Como poseído, se agita frenéticamente el danzaq, chocando en el aire, con destreza, las tijeras. Dicen que tiene un pacto con el diablo, que no siente dolor, que es capaz de mediar entre los hombres y la naturaleza, que recibe la fuerza de los wamanis y los apus, dioses de los nevados y lagunas andinas. Como todos los 24 de diciembre, han llegado de todos los pueblos de Huancavelica, para adorar al Niño Jesús.
La danza de tijeras, considerada desde 2010 Patrimonio Inmaterial de la Humanidad por la UNESCO, es ejecutada por los danzaqs, descendientes de los «tusuq laykas», adivinos y curanderos prehispánicos que fueron perseguidos durante la colonia, cuando tuvieron que refugiarse en las zonas altas del Ande. Con el tiempo, los colonizadores aceptaron su retorno pero condicionándolos a danzar a los santos y al dios católico, iniciando la tradición de ejecutar la danza de las tijeras en las fiestas patronales. El escritor peruano José María Arguedas inmortalizaría la mística del danzaq en su novela “La Agonía de Rasu Ñiti”.

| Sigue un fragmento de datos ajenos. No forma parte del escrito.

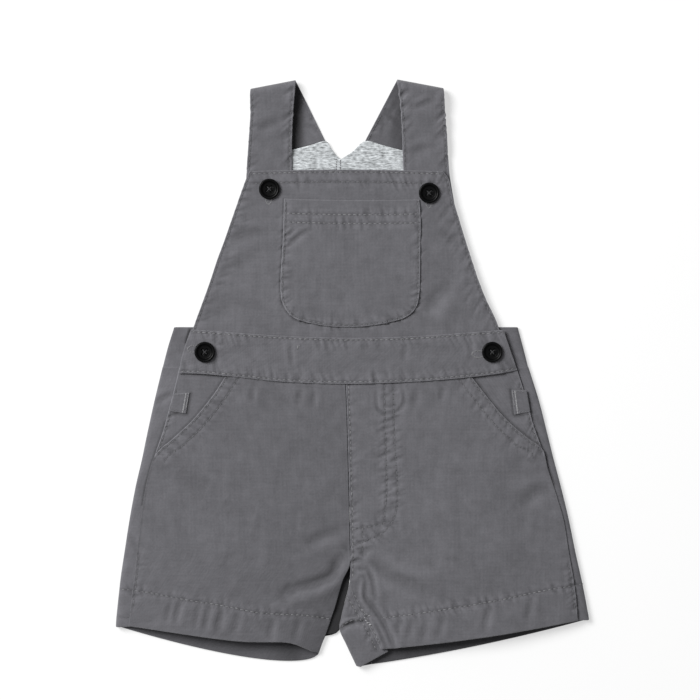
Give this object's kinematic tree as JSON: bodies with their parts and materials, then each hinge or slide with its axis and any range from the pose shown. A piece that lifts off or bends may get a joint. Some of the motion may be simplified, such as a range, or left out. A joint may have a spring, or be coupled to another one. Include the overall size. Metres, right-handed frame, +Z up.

Y todos los años, del 24 al 27 de diciembre se realiza, en diversas zonas de Huancavelica –y otras provincias de los Andes centrales y del sur peruano- el tradicional atipanacuy, las competencias de baile que enfrentan a los danzaqs y sus respectivas orquestas, compuestas por un arpa y un violín. El danzante, vestido con su particular atuendo y blandiendo los dos pedazos de metal de unos 25 cm de largo –las tijeras-, realiza diversos saltos y acrobacias, ejecutando diversos desafíos en los que, muchas veces, debe vencer el dolor y el sufrimiento que se auto infligen, como una prueba de su valor y fortaleza. Si está por las fechas de Navidad en la zona, no deje de verlos, son una de las expresiones más auténticas de la cultura andina.